A typical university manages unstructured data in thousands of files containing everything from student records to university financial information to staff human resource information. Discovering PII in these files remains one of the toughest data security challenges for campus IT teams, and it’s easy to understand why. It is, on the other hand, a bit harder to understand why discovery of the other type of data—structured data—can also be so tough.
Structured databases should provide an easy way to discover university PII – but databases are often not designed with privacy regulations in mind. As a result, sensitive information may be found scattered across different databases, in different tables and in different fields. Sometimes PII is duplicated across tables or in unrelated databases. Finding it all can be tougher than you think, but it’s a critical first step. In short, university PII protection starts with its discovery.
Fortunately, emerging automated PII discovery tools can help find university PII data in both structured and unstructured data. In the unstructured data world, rules and end-user classification programs have long been used in an attempt to identify PII – but they haven’t been effective or manageable. Finding PII across a university’s databases requires being able to determine which databases and tables contain regulated data, and identifying duplications and accessing risks. Recent artificial intelligence (AI) innovations show promise in automating discovery for both structured and unstructured university data.
Data Access Governance
A complete and clear understanding of who can access university PII, and how they can do it, is critical to understanding risk and implementing mitigation strategies. But access methods for “who and how” differ for structured and unstructured data. For example, large-scale databases supporting web applications, such as those handling student self-service operations, typically connect those applications to databases via a handful of service accounts. Tracing who has access isn’t usually a problem. Increasingly, API connections to databases extend access, sometimes outside the organization itself to service providers managing everything from employee health plans to financial aid. It goes without saying that even though it may be simple to determine who has access, each connection needs careful oversight.
Cataloging access for unstructured data stored by universities is far more complicated. Empowered students and end users make access control decisions, and those decisions can be dispersed and ungoverned. Inappropriate sharing with external or personal emails, link sharing (especially unprotected or non-expiring links), files stored outside of designated locations, and unclassified files that slip by data loss prevention services are just a few ways university data can be lost. Understanding and managing access in this context is an enormous governance challenge for campus IT teams.
As with the data discovery process, recent innovations in AI can clarify who has access and whether their access to university PII is appropriate. Replacing legacy approaches that rely on file locations, pattern-matching rules or end-user document markup, AI can assess risk based on document content and the security practices in use for similar content.
Campus IT teams, now equipped with an understanding of what data they have and where the risks are, can develop more effective PII protection strategies.

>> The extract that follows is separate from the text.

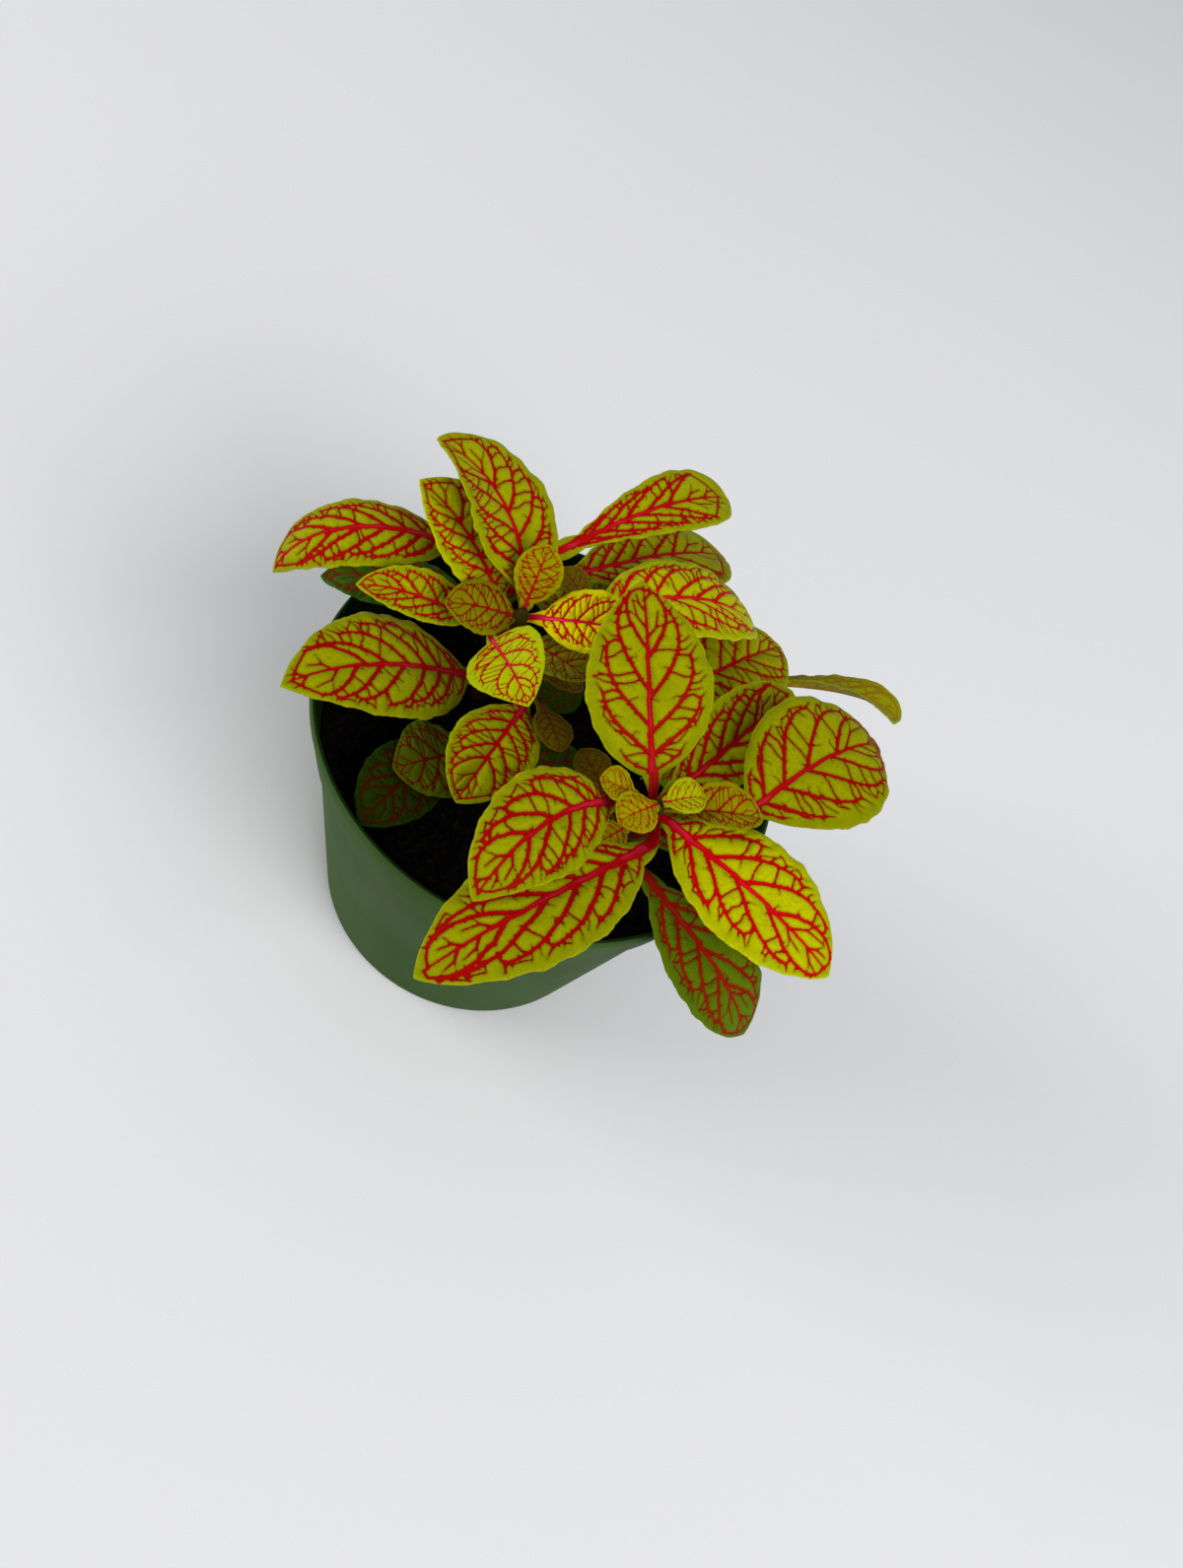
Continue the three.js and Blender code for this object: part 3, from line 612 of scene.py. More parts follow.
LEAVES = {
    "left": (
        Leaf("leaf_left_1", Tone.LIME, height=98, heading=128, petiole=6, length=36.5,
             width=24, pitch=36, droop=26, sweep=76, roll=-10, fold=16, bend=-24, widest=0.5, shade=0.97),
        Leaf("leaf_left_2", Tone.LIME, height=92.5, heading=158, petiole=8, length=28.5,
             width=20, pitch=34, droop=25, sweep=24, fold=20, bend=-8, widest=0.48, shade=1.36),
        Leaf("bud_left_1", Tone.YOUNG, height=99.4, heading=104, petiole=3, length=13,
             width=10, pitch=58, droop=20, fold=24, density=1.45),
        Leaf("leaf_left_3", Tone.YOUNG, height=99.6, heading=212, petiole=1, length=15,
             width=12, pitch=14, droop=30, roll=14, fold=16, curl=-15, widest=0.5, shade=0.64),
        Leaf("leaf_left_4", Tone.BRIGHT, height=95.5, heading=321, petiole=11, length=17,
             width=17, pitch=17, droop=40, sweep=4, roll=-36, fold=26, bend=-118, widest=0.4, density=1.15),
        Leaf("leaf_left_5", Tone.GOLD, height=100, heading=16, petiole=4, length=21,
             width=14, pitch=25, droop=30, roll=-20, fold=24, curl=-15, widest=0.5, density=1.4,
             shade=1.72),
        Leaf("leaf_left_6", Tone.LIME, height=93.5, heading=352, petiole=4, length=15,
             width=17, pitch=18, droop=30, roll=10, fold=20, widest=0.5),
        Leaf("bud_left_2", Tone.BROWN, height=86, heading=14, petiole=5, length=14,
             width=10, pitch=0, droop=20, roll=10, fold=20),
        Leaf("leaf_left_7", Tone.LIME, height=74, heading=230, petiole=8, length=46,
             width=25, pitch=29, droop=40, sweep=12, roll=6, curl=-12, bend=24, widest=0.44, shade=0.89),
        Leaf("leaf_left_8", Tone.LIME, height=92, heading=201, petiole=9, length=24.5,
             width=11.5, pitch=13, droop=40, roll=16, fold=24, widest=0.46),
    ),
    "front": (
        Leaf("leaf_front_1", Tone.LIME, height=99, heading=135, petiole=6, length=38.5,
             width=26, pitch=35, droop=30, sweep=-10, roll=4, fold=14, widest=0.43, density=1, shade=0.91),
        Leaf("leaf_front_2", Tone.LIME, height=98.3, heading=347, petiole=4, length=41.5,
             width=24, pitch=8, droop=30, roll=-6, fold=12, curl=-12, widest=0.5, density=1, shade=1.41),
        Leaf("leaf_front_3", Tone.LIME, height=96.5, heading=244.5, petiole=11, length=52,
             width=22.5, pitch=11, droop=34, roll=-8, fold=8, curl=-12, bend=78, widest=0.5, density=1,
             shade=0.89),
        Leaf("leaf_front_4", Tone.LIME, height=89, heading=70, petiole=24, length=35,
             width=29.5, pitch=31, droop=62, sweep=-18, curl=-12, bend=-95, widest=0.54, density=1.1,
             shade=0.82, dry_tip=5),
        Leaf("leaf_front_5", Tone.LIME, height=94.2, heading=238, petiole=10.5, length=41,
             width=19.5, pitch=28, droop=66, sweep=30, roll=16, curl=-15, bend=-44, widest=0.48,
             density=1.2, shade=0.91),
        Leaf("leaf_front_6", Tone.LIME, height=88, heading=70, petiole=9, length=38,
             width=18, pitch=20, droop=20, sweep=6, roll=-8, fold=14, curl=-5, density=1.15, shade=0.91),
        Leaf("leaf_front_7", Tone.DARK, height=77, heading=330, petiole=12, length=39,
             width=19, pitch=8, droop=70, sweep=18, roll=-10, fold=6, widest=0.58, density=1.1),
        Leaf("leaf_front_8", Tone.YOUNG, height=100, heading=25, petiole=5, length=16,
             width=13, pitch=16, droop=20, roll=10, fold=30, widest=0.5, shade=0.86),
        Leaf("bud_front_1", Tone.YOUNG, height=100, heading=198, petiole=5, length=8,
             width=8, pitch=20, droop=20, fold=20),
        Leaf("bud_front_2", Tone.YOUNG, height=92, heading=246, petiole=5, length=9,
             width=8, pitch=6, droop=30, fold=20),
        Leaf("bud_front_3", Tone.BRIGHT, height=103, heading=40, petiole=1, length=8,
             width=8, pitch=26, droop=40, fold=30, curl=-15),
        Leaf("bud_front_4", Tone.YOUNG, height=103, heading=240, petiole=1, length=9,
             width=9, pitch=10, droop=40, fold=20, curl=-15),
        Leaf("bud_front_5", Tone.BROWN, height=80, heading=150, petiole=9, length=10.5,
             width=9, pitch=16, droop=20, fold=20),
        Leaf("leaf_front_9", Tone.DARK, height=76, heading=40, petiole=6, length=24,
             width=14, pitch=6, droop=40),
    ),
    "rear": (
        Leaf("leaf_rear_1", Tone.LIME, height=95, heading=47, petiole=2, length=44,
             width=26, pitch=13, droop=66, sweep=-14, roll=10, fold=12, curl=-12, widest=0.48, shade=1.33),
        Leaf("bud_rear_1", Tone.BROWN, height=93, heading=162, petiole=3, length=9,
             width=8, pitch=24, droop=20, fold=20),
        Leaf("bud_rear_2", Tone.DEEP, height=75, heading=255, petiole=2, length=12,
             width=12, pitch=-10, droop=20, shade=0.35),
        Leaf("leaf_rear_2", Tone.DARK, height=72, heading=98, petiole=8, length=26,
             width=15, pitch=24, droop=44, fold=12),
        Leaf("leaf_rear_3", Tone.MID, height=79, heading=146, petiole=5, length=22,
             width=12, pitch=8, droop=30, fold=12),
    ),
    "low": (
        Leaf("leaf_low_1", Tone.LIME, height=89, heading=272, petiole=3, length=27,
             width=17.5, pitch=10, droop=60, sweep=-4, curl=-12, widest=0.5, shade=0.95),
        Leaf("bud_low_1", Tone.BROWN, height=90.5, heading=320, petiole=3.5, length=11,
             width=9, pitch=12, droop=40, roll=10, shade=0.9),
        Leaf("leaf_low_2", Tone.MID, height=74, heading=244, petiole=6, length=17.5,
             width=19, pitch=8, droop=30, sweep=-20, bend=50, widest=0.5, shade=0.42),
        Leaf("leaf_low_3", Tone.DEEP, height=71, heading=263, petiole=8, length=26.5,
             width=16.5, pitch=4, droop=24, roll=10, bend=-66, widest=0.5, shade=0.26),
        Leaf("bud_low_2", Tone.DEEP, height=76, heading=2, petiole=6, length=20,
             width=15, pitch=2, droop=30, shade=0.5),
    ),
    "back_left": (
        Leaf("leaf_back_left_1", Tone.LIME, height=90, heading=222, petiole=13, length=44.5,
             width=16.5, pitch=21, droop=110, sweep=4, roll=8, fold=-6, bend=-28, widest=0.46, shade=0.92),
        Leaf("leaf_back_left_2", Tone.DEEP, height=76, heading=210, petiole=6, length=34,
             width=20, pitch=11, droop=40, roll=-10, widest=0.5, shade=0.7),
        Leaf("leaf_back_left_3", Tone.LIME, height=86, heading=54, petiole=13, length=44,
             width=17, pitch=31, droop=46, fold=12, widest=0.76, shade=0.94),
        Leaf("leaf_back_left_4", Tone.LIME, height=82, heading=47, petiole=16, length=43,
             width=26, pitch=16, droop=44, sweep=8, roll=10, fold=12, curl=-12, widest=0.62, shade=0.72),
        Leaf("leaf_back_left_5", Tone.DARK, height=68, heading=112, petiole=4, length=22,
             width=14, pitch=34, droop=36, fold=12),
        Leaf("leaf_back_left_6", Tone.DARK, height=78, heading=150, petiole=4, length=16,
             width=12, pitch=10, droop=30, fold=12),
    ),
    "back_right": (
        Leaf("leaf_back_right_1", Tone.LIME, height=82, heading=62, petiole=4, length=31,
             width=25, pitch=15, droop=34, fold=12, widest=0.52, shade=0.89),
        Leaf("leaf_back_right_2", Tone.MID, height=77, heading=94, petiole=8.5, length=37,
             width=20, pitch=15, droop=40, fold=12, widest=0.56),
        Leaf("leaf_back_right_3", Tone.PALE, height=73.5, heading=23, petiole=32, length=36,
             width=13, pitch=16.5, droop=50, sweep=-4, roll=44, fold=20, curl=-5, bend=54, twist=-76,
             widest=0.56),
        Leaf("leaf_back_right_4", Tone.DARK, height=70, heading=30, petiole=10, length=28,
             width=16, pitch=27, droop=56, fold=12),
        Leaf("leaf_back_right_5", Tone.MID, height=70, heading=334, petiole=5, length=18,
             width=12, pitch=8, droop=30, fold=12),
    ),
}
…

The tactics for protecting structured and unstructured data are, again, quite different. Here are some key tips for protecting university structured data:
- Refactor your database to eliminate duplication, clarify data structure, and make PII discovery easier for whomever will inherit the job once you’re gone.
- Tokenize and/or encrypt sensitive fields to add an extra layer of security on top of your access control best practices.
- Delete what you don’t need. A major university PII spill of unneeded years-old data is, to be blunt, an unforced error.
- Explore emerging technologies for API security and granular database access controls. Most service accounts currently have very broad access and as a result poor API designs or implementations that can be a weak link. See what you can do to tighten things up.
There are emerging tactics to also consider for unstructured data stored at universities:
- Strive for least-privileges access control at the file level for all university-critical data.
- Leverage AI-based automation to discover data and assess risk.
- Folder-level security isn’t good enough – in our research we’ve found sensitive files in folders accessible broadly across the organization.
- Continuously monitor the situation. Universities create thousands of new files each year and a one-time audit is not going to cut it.
- Look for ways to enlist your entire security stack in the PII risk management effort. With AI, for example, you can now autonomously assess risk and automatically tag files as sensitive. Those tags help data loss prevention solutions do a faster, more accurate job.
Having a clear understanding of how to discover, assess and protect structured and unstructured university data, and their differences, provides a foundation for an effective and manageable program to protect critical PII and regulated data for a safer on-campus network.